Magnetohydrodynamics Physics Basis for ARC

The future fusion power plant ARC has to operate with high performance without macroscopic magnetohydrodynamic (MHD) instabilities. This work characterizes the intrinsic MHD stability of ARC and informs the design of error field correction coils. Simulations of vertical displacement events show that the poloidal shaping coils can be used to control vertical stability and inform power supply requirements. Stability analysis of the ARC baseline scenario with RDCON shows that it is stable to ideal kink modes and linearly stable to tearing modes at the m/n=2/1 and 3/2 surfaces.

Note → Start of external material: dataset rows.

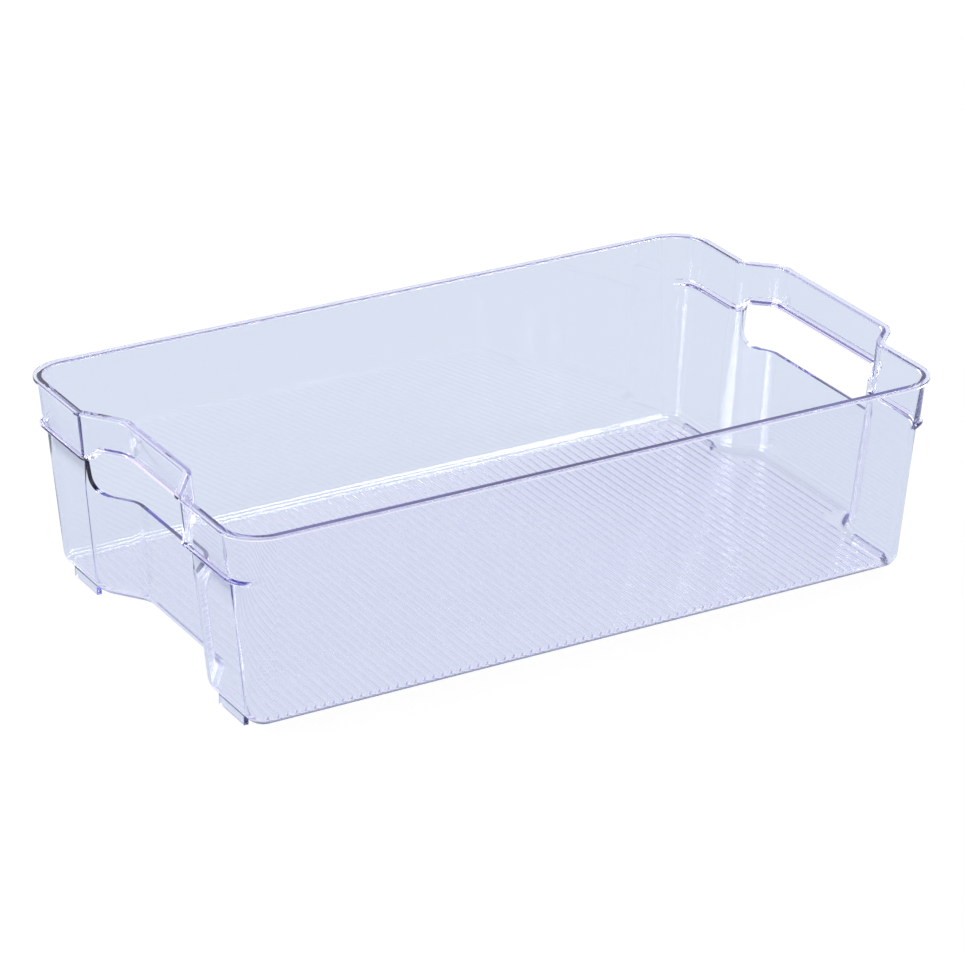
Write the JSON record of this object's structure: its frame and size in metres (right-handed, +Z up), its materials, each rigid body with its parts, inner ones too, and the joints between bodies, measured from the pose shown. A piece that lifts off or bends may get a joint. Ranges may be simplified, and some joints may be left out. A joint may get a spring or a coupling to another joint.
{
  "type": "fridge drawer organizer bin",
  "caption": "Clear rectangular storage bin for a fridge shelf or drawer, with a ribbed floor, a flat rim lip, and a hand slot under a handle bar at each short end.",
  "frame": {"origin": "under the middle of the whole bin, level with the undersides of its feet", "axes": "+Z up; +X along the length, from the recessed end to the proud end; +Y across the width"},
  "size_m": [0.3824, 0.223, 0.1],
  "materials": {
    "clear_plastic": "clear moulded plastic with a faint blue tint, polished"
  },
  "bodies": {
    "root": {"organizer_bin": "clear_plastic"}
  },
  "joints": []
}
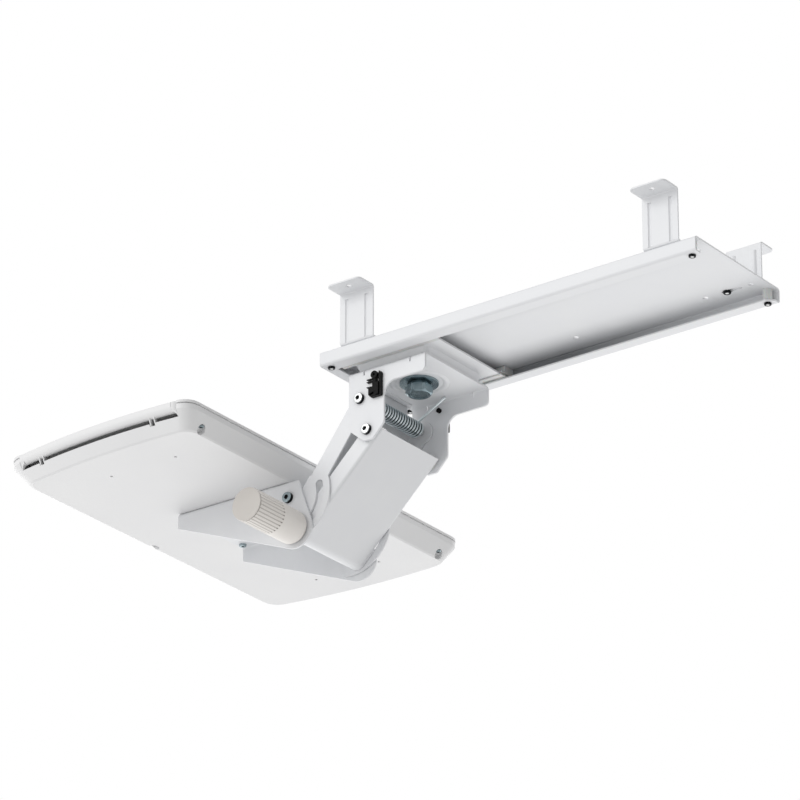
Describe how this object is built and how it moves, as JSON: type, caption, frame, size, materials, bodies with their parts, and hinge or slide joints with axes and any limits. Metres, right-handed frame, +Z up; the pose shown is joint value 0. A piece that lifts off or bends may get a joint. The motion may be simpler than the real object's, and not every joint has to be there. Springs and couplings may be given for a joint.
{
  "type": "keyboard tray under desk",
  "caption": "Pull-out keyboard tray hung under a desk: track on spacer brackets, sliding swivel head, levelling parallelogram arm with clamp knob, and a moulded tray.",
  "frame": {"origin": "centre of the four desk screw holes, on the plane of the brackets' top faces", "axes": "+X to the user's right, +Y to the back of the desk along the track, +Z up"},
  "size_m": [0.574, 0.918, 0.3135],
  "materials": {
    "powder_coat": "fine satin powder coat",
    "zinc": "blue-passivated zinc",
    "nickel": "bright nickel",
    "spring_steel": "oiled, zinc-plated wire",
    "nylon": "natural nylon, satin",
    "black_plastic": "satin",
    "tray_plastic": "fine moulded grain",
    "knob_plastic": "smooth moulded",
    "brass": "turned"
  },
  "bodies": {
    "track": {"track_channel": "powder_coat", "bracket_front_right": "powder_coat", "bracket_front_left": "powder_coat", "bracket_rear_right": "powder_coat", "bracket_rear_left": "powder_coat", "foot_screws": "zinc", "foot_nuts": "zinc", "stop_bumpers": "nylon", "stop_screws": "zinc"},
    "carriage": {"carriage_plate": "powder_coat", "glide_right": "nylon", "glide_left": "nylon", "swivel_bearing": "nylon", "swivel_bolt": "zinc", "swivel_nut": "zinc", "swivel_washer": "zinc"},
    "head": {"head_bracket": "powder_coat", "upper_pivot_bolt": "nickel", "lower_pivot_bolt": "nickel", "pivot_nuts": "zinc", "spring_sleeve": "nylon", "torsion_spring": "spring_steel", "cable_clip_right": "black_plastic", "cable_clip_left": "black_plastic"},
    "upper_arm": {"upper_link": "powder_coat", "upper_link_washers": "nylon"},
    "lower_arm": {"lower_link": "powder_coat", "lower_link_spacers": "nylon"},
    "tray": {"tray_bracket": "powder_coat", "tray_bracket_screws": "zinc", "fin_pivot_bolt": "nickel", "clamp_stud": "zinc", "tray_nuts": "zinc", "tray_shell": "tray_plastic", "tray_top_board": "tray_plastic", "side_rail_right": "tray_plastic", "side_rail_left": "tray_plastic", "corner_screws": "zinc", "knob_washer": "zinc"},
    "knob": {"height_knob": "knob_plastic", "knob_cap": "knob_plastic", "knob_insert": "brass"}
  },
  "joints": [
    {"name": "carriage_slide", "type": "slide", "parent": "track", "child": "carriage", "axis": [0, 1, 0], "range_m": [0, 0.377]},
    {"name": "head_swivel", "type": "hinge", "parent": "carriage", "child": "head", "pos_m": [0, -0.1985, -0.099], "axis": [0, 0, 1], "continuous": true},
    {"name": "arm_lift", "type": "hinge", "parent": "head", "child": "lower_arm", "pos_m": [0, -0.229, -0.1821], "axis": [-1, 0, 0], "range_deg": [0, 37]},
    {"name": "upper_arm_lift", "type": "hinge", "parent": "head", "child": "upper_arm", "pos_m": [0, -0.24, -0.1376], "axis": [-1, 0, 0], "range_deg": [0, 37]},
    {"name": "tray_level", "type": "hinge", "parent": "lower_arm", "child": "tray", "pos_m": [0, -0.33943, -0.288], "axis": [-1, 0, 0], "range_deg": [-37, 0]},
    {"name": "knob_turn", "type": "hinge", "parent": "tray", "child": "knob", "pos_m": [0.118, -0.33943, -0.288], "axis": [1, 0, 0], "range_deg": [0, 360]}
  ],
  "couplings": [
    {"joint": "upper_arm_lift", "follows": "arm_lift", "ratio": 1},
    {"joint": "tray_level", "follows": "arm_lift", "ratio": -1}
  ]
}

The marginally stable width of neoclassical tearing modes depends strongly on the internal inductance and is found to be approximately 0.02 of the normalized poloidal flux. An empirical cross-machine model of the n=1 error field leading to a disruption predicts a critical error field similar to SPARC and ITER. 3D coils can be designed with GPEC based on a model that calculates the maximum correctable error field that is limited by the neoclassical toroidal viscosity torque. Broad scans of coil geometries identify a set of 2 rows of off-midplane coils to be a suitable solution. These 2 coil arrays would also be able to correct n=2 error fields and create strong enough edge resonant perturbations to suppress edge-localized modes. Overall, the planned ARC scenario is projected to be operable with controlled vertical stability, and without naturally occurring tearing modes or error field induced locked modes.